Since then, the highest the Rangers ever picked was 6th overall in the 2004 draft, when they selected goalie Al Montoya (just prior to King Henrik beginning his reign at MSG).
They did not have a #1 pick in the 2000 and 2002 entry drafts, although it was their great fortune to draft Henrik Lundqvist in 2000 with the 205th (7th round) overall selection. More recently, they failed to own both a #1 and #2 selection in the 2013 draft, and lacked a #1 pick in last year's draft as well.
In the 12 years between 2001 and 2012, the Rangers averaged the 14th overall selection. Here is a list of their hits, and mostly misses:
2000 - No #1
2001 - Dan Blackburn #10 overall
2002 - No #1
2003 - Hugh Jessiman #12
2004 - Al Montoya #6, Lauri Korpikoski #19
2005 - Marc Staal #12
2006 - Bob Sanguinette #21
2007 - Alexi Cherepanov #17
2008 - Michael Del Zotto #20
2009 - Chris Kreider #19
2010 - DYLAN McILRATH #10
2011 - J.T. Miller #15
2012 - Brady Skjei #28
2013 - No #1, No #2
2014 - No #1
That list is less a product of Glen Sather's scouting department, and has more to do with the Rangers consistently making the playoffs during the salary cap era starting with Tom Renney and through the present time. Being good, but never good enough, commits you to a vicious cycle of mid-round and otherwise ordinary drafting, or worse (see 2012-2014).
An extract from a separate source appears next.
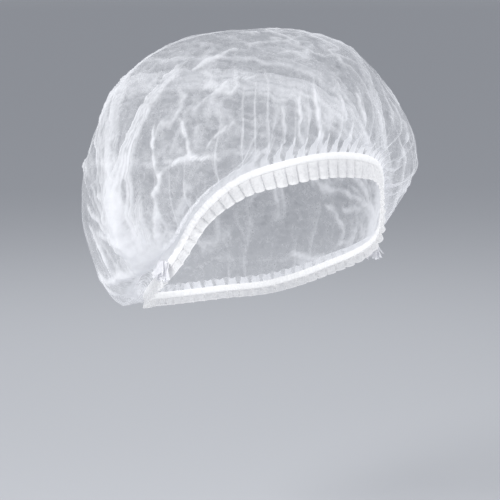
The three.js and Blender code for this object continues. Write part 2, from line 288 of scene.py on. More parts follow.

This is not an endorsement to trade Henrik Lundqvist. The most likely scenario is just the opposite; Glen Sather trades Cam Talbot. In a perfect world, we keep both. But, in the new NHL, smart sacrifices must be made for the sake of advancement of the team.
The Rangers have youth, they just happen to be on the team already. Otherwise there's nothing coming over the horizon that remotely resembles an offensive hero. Instead, they have Dylan McIlrath, a big tough blueliner whom Alain Vigneault seems to have little use for.
Sometimes you just have to step back, and rethink things.